En fin de journée, Wor-y fut exfiltré de la bibliothèque via un caisson métallique hyperbare. Le cylindre et son occupant furent chargés dans une ambulance qui les conduisit dare-dare dans un laboratoire universitaire de la banlieue, à l’abri des faisceaux de sondages des pyramides sur le point d’être évincées pour inefficacité.
Pendant des années dans ce laboratoire, l’androïde seconda les doctorants durant leurs errances et tâtonnements, afin de déceler ce qui rendrait le monde moins hostile à l’être humain. Le robot conseillait de jeunes physiciens purificateurs, lesquels s’efforçaient de découvrir le virus qui désamorcerait à jamais les bombes dans les stocks militaires des cinq continents. Voilà certes un projet ambitieux, reconnaissait souvent l’androïde, mais ce qu’il faudrait pirater en priorité selon lui, ce serait plutôt les fondements de la haine. Il envisageait parfois d’assister des chercheurs en psychologie, mais les scientifiques autour de lui ne voulaient pas le lâcher.

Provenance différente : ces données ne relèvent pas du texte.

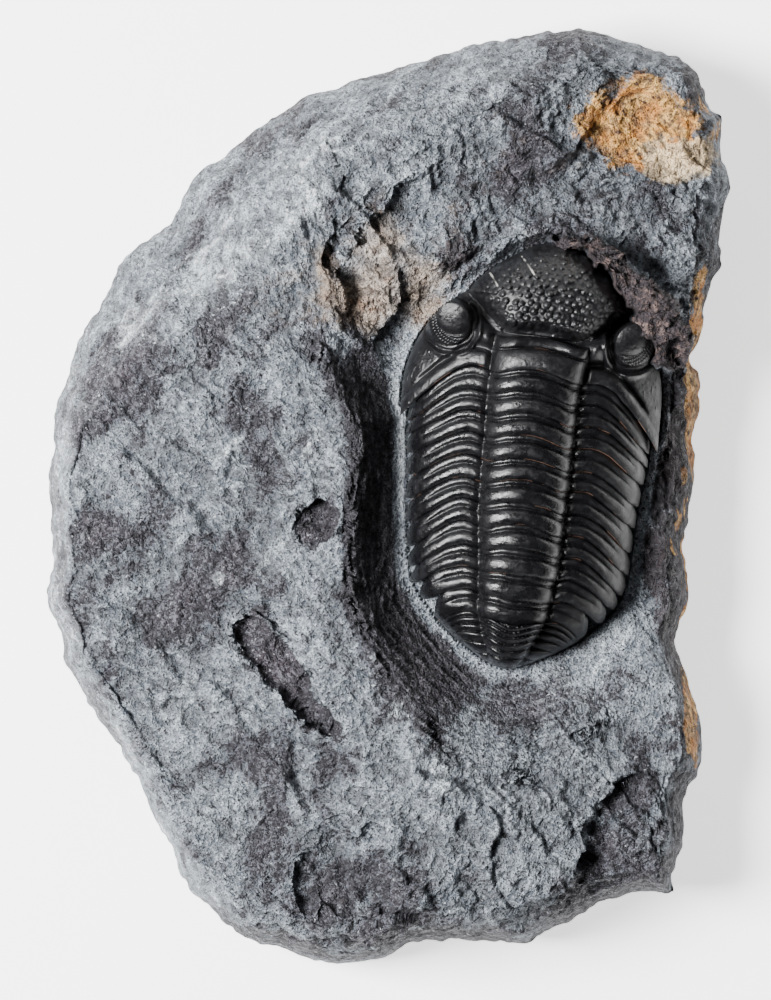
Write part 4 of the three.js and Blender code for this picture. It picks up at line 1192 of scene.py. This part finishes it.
finish_piece(build_rock(), "limestone_block", stone_material())
finish_piece(build_head(), "head_shield", head_black)
for i in range(1, SEGMENTS + 1):
    finish_piece(build_segment(i), "thorax_segment_%02d" % i, thorax_black)
finish_piece(build_tail(), "tail_shield", tail_black)

# ---------------------------------------------------------------- floor, light and camera
floor_mesh = bpy.data.meshes.new("floor")
span = 3.0
corners = [(-span, -span, 0), (span, -span, 0), (span, span, 0), (-span, span, 0)]
floor_mesh.from_pydata(corners, [], [(0, 1, 2, 3)])
floor = bpy.data.objects.new("floor", floor_mesh)
bpy.context.scene.collection.objects.link(floor)
white = bpy.data.materials.new("paper")
white.use_nodes = True
paper = white.node_tree.nodes["Principled BSDF"].inputs
paper["Base Color"].default_value = (0.95, 0.95, 0.95, 1)
paper["Roughness"].default_value = 0.9
paper["Emission Color"].default_value = (1, 1, 1, 1)
paper["Emission Strength"].default_value = 1.6
floor_mesh.materials.append(white)


def area_light(name, place_at, look_at, size, power):
    data = bpy.data.lights.new(name, "AREA")
    data.shape = "RECTANGLE"
    data.size, data.size_y = size
    data.energy = power
    obj = bpy.data.objects.new(name, data)
    obj.location = place_at
    obj.rotation_euler = (Vector(look_at) - Vector(place_at)).to_track_quat("-Z", "Y").to_euler()
    bpy.context.scene.collection.objects.link(obj)
    return obj


lo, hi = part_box("limestone_block")
middle = ((lo[0] + hi[0]) / 2, (lo[1] + hi[1]) / 2, 0.03)
area_light("key", (middle[0] - 0.62, middle[1] + 0.05, 0.80), middle, (0.40, 0.40), 50.0)
area_light("fill", (middle[0] - 0.1, middle[1] + 0.9, 0.7), middle, (0.6, 0.3), 3.0)

world = bpy.data.worlds.new("studio")
world.use_nodes = True
world.node_tree.nodes["Background"].inputs["Color"].default_value = (1, 1, 1, 1)
world.node_tree.nodes["Background"].inputs["Strength"].default_value = 0.07
bpy.context.scene.world = world

camera_data = bpy.data.cameras.new("camera")
camera_data.lens = 205.7
camera_data.sensor_width = 36.0
camera_data.sensor_fit = "AUTO"
camera_data.clip_end = 20
camera = bpy.data.objects.new("camera", camera_data)
camera.location = (-0.0008, -0.0002, 1.2 + 0.03)
camera.rotation_euler = (0, 0, 0)
bpy.context.scene.collection.objects.link(camera)
bpy.context.scene.camera = camera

Un matin de printemps, Dany, le grand échalas, surgit triomphal devant Wor-y.
‑ Ça y est ! Nous avons réussi ! Ton maître est sauvé ! L’un de nos docteurs chercheurs l’avait sélectionné comme cobaye. Ce héros de la médecine a mis au point l’antidote contre l’intoxication qui semblait condamner le comateux. Tu vois, le savoir n’est pas si absurde, à la longue…
‑ Tant mieux, tant mieux. Tu m’apportes une nouvelle formidable. Hélas, je ne peux retourner servir monsieur.
Il se laissa tomber sur sa chaise, les jambes tremblantes, les mains jointes sur le front, tête en arrière, les oreilles écartées, le regard fixe…
‑ En effet, tu es coincé chez nous pour favoriser notre repérage des sources qui noient le mal. Pas si mal, non ?... Allez, relax !
Sur ce, Dany embrassa sa petite amie venue le rejoindre.
Cette forme de connaissance ne serait-elle pas plus fertile que les autres ? s’interrogea Wor-y.

Note

[1] Les deux passages extraits de l’incipit de Faust, Goethe, traduction de Gérard de Nerval.